The Representatives filed House Resolution 109, while Markey sponsored Senate Resolution 59. An early setback was that Senate leader Mitch McConnell tricked the Democrats by putting the damned thing to a vote. Markey and all other Democrats claimed they had called for an Uber to the Capitol but mistakenly called up a rap playlist on their phones. The initial vote was 0-57 against, signaling that the Green New Deal would see no light in the 116th Congress and would have to itself undergo recycling into campaign platforms for the 2020 election.
What is in it[edit]
The Green New Deal as filed in the House and the Senate is a 14-page resolution, incorporating many initiatives by which America will fight the scourge of man-caused, runaway climate change through massive bureaucracy. Important points provide that:
- Government will force prices to change, to include the "social cost" of not doing things in a way that suits me. One thing Ocasio-Cortez took from her major in Economic Grievance Studies at Boston University is that any inconvenience to shoppers merely reflects the cost of paying for their "externalities."
- People will be guaranteed a wage; not just a "minimum wage" but a "living wage®" so that everything is affordable, affordability being measured in post-Budweiser-thirty-pack dollars.
- Everyone also gets free health care, housing, education, and food, and that doesn't mean hamburgers (as we will have killed all the cows because they fart all the time), but good curry (no comment).

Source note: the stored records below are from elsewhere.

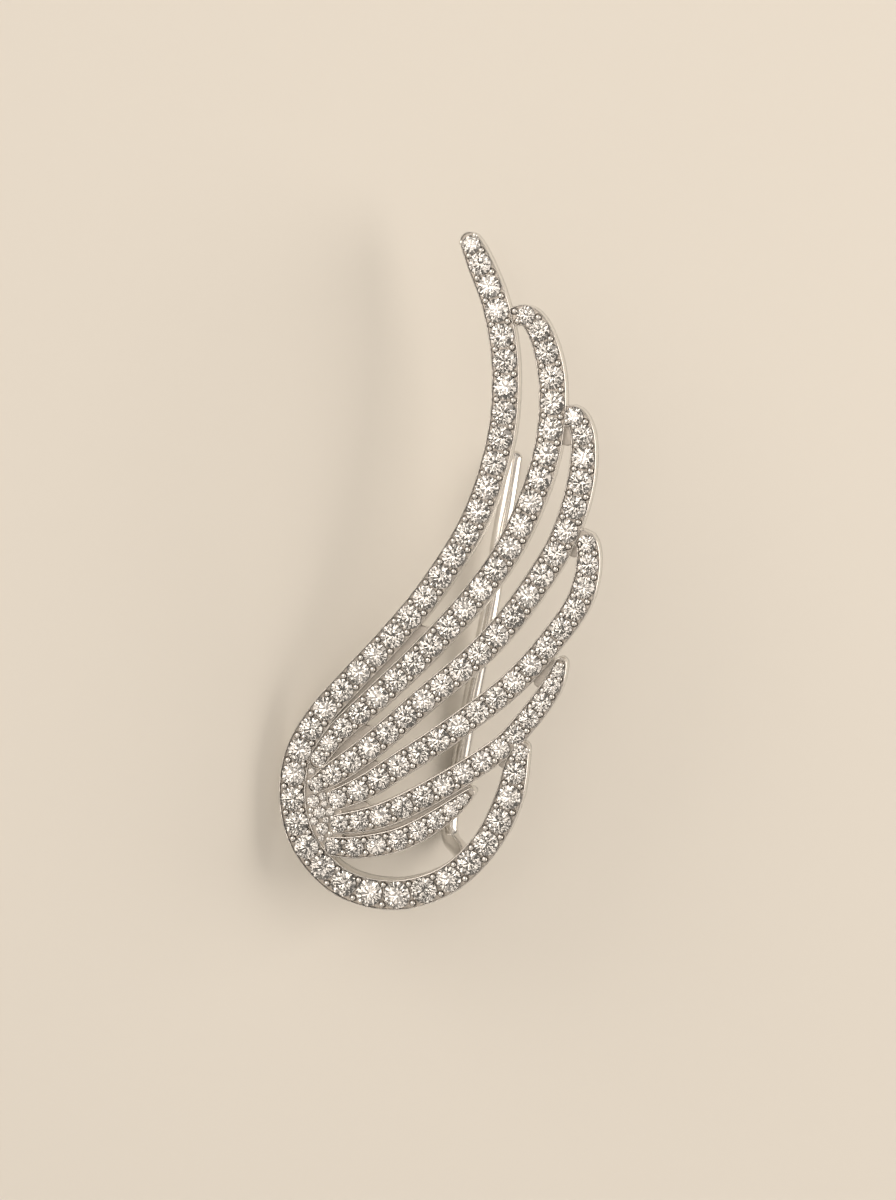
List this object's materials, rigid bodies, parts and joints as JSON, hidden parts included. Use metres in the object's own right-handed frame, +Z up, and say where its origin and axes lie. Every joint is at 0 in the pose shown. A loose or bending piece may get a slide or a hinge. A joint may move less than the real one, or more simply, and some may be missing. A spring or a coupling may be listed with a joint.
{
  "type": "ear climber",
  "caption": "Openwork wing ear climber of six stone-set bands with a loop at its foot and a bent ear wire behind, lying front up.",
  "frame": {"origin": "middle of the bounding box, on the surface that the jewel lies on", "axes": "+Z up, +Y along the wing towards its upper tip; the wing's front faces up and towards -X, 36 degrees from level"},
  "size_m": [0.0136, 0.0334, 0.0098],
  "materials": {
    "polished_silver": "polished sterling silver with bright rhodium plating",
    "pave_stones": "round brilliant-cut cubic zirconia, bead-set in polished silver"
  },
  "bodies": {
    "root": {"wing_frame_with_ear_wire": "polished_silver", "pave_leading_edge": "pave_stones", "pave_feather_2": "pave_stones", "pave_feather_3": "pave_stones", "pave_feather_4": "pave_stones", "pave_feather_5": "pave_stones", "pave_feather_6": "pave_stones", "pave_junction": "pave_stones"}
  },
  "joints": []
}
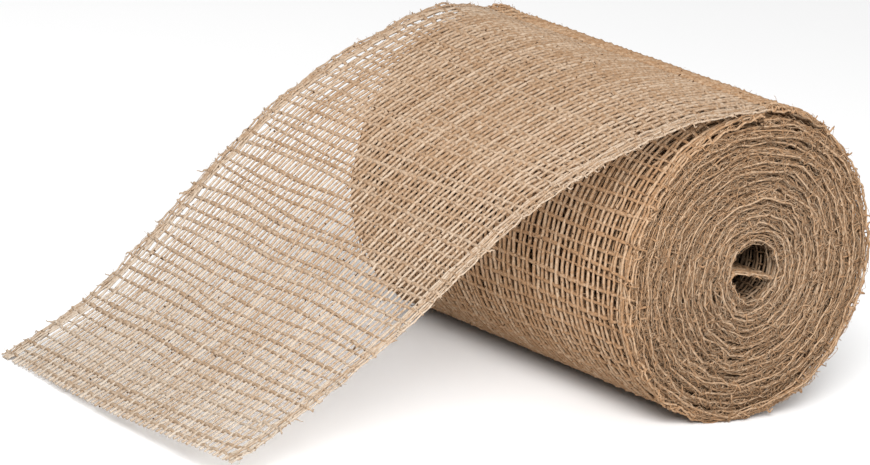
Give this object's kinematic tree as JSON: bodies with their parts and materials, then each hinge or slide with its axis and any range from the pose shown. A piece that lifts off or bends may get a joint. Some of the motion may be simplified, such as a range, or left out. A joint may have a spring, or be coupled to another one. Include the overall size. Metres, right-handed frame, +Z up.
{
  "type": "jute mesh ribbon roll",
  "caption": "Coreless roll of open-weave jute mesh ribbon. The free end leaves over the top and slopes down to the floor; the roll turns inside its outer turn.",
  "frame": {"origin": "on the floor under the middle of the roll, at the centre of the flat facet the roll lies on", "axes": "+X along the roll's axis towards its open, slightly domed end face; -Y towards the ribbon's free end; +Z up"},
  "size_m": [0.154, 0.2769, 0.1131],
  "materials": {
    "jute_mesh": "natural undyed jute yarn, open plain weave, matt and slightly hairy"
  },
  "bodies": {
    "outer_wrap": {"outer_turn": "jute_mesh"},
    "wound_pack": {"inner_end": "jute_mesh", "windings_inner": "jute_mesh", "windings_middle": "jute_mesh", "windings_outer": "jute_mesh"},
    "tail_near_roll": {"tail_drape": "jute_mesh"},
    "tail_tip": {"tail_end": "jute_mesh"}
  },
  "joints": [
    {"name": "roll_turn", "type": "hinge", "parent": "outer_wrap", "child": "wound_pack", "pos_m": [0, 0, 0.055], "axis": [1, 0, 0], "continuous": true},
    {"name": "tail_lift", "type": "hinge", "parent": "outer_wrap", "child": "tail_near_roll", "pos_m": [0, 0, 0.1131], "axis": [-1, 0, 0], "range_deg": [0, 60]},
    {"name": "tail_flex", "type": "hinge", "parent": "tail_near_roll", "child": "tail_tip", "pos_m": [0, -0.12245, 0.06662], "axis": [-0.9971, 0.067, -0.0354], "range_deg": [0, 50]}
  ]
}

- Everyone also gets a job, with ample fringes such as paid leave for dog bereavement, and without pressure to do actual work. (A former declaration guaranteeing income to "those unwilling to work" has been deleted from Ocasio-Cortez's web page, as sponsors concluded there was already plenty of that going on in federal office buildings.)
In summary, we are going to Save The Planet® by implementing the entire leftie agenda, though we somehow never did so when the goal was merely to win the next election (which, incidentally, it still is).
Controversy[edit]
The Green New Deal has attracted controversy from both the right and the left. The left complains that, despite heady rhetoric, the Green New Deal will leave Americans free to shop and to compare prices, which means they might not do the right thing. The Republican Party, for its part, complains that the Green New Deal, if it were to be rebutted, would require the power of persuasion, which is inherently unfair. The Firesign Theatre, in its manifesto, Don't Crush That Dwarf, Hand Me The Pliers, stated that the Green New Deal and its guarantee of millions of new "green" jobs, would result in "harder work for everyone, and more of it too."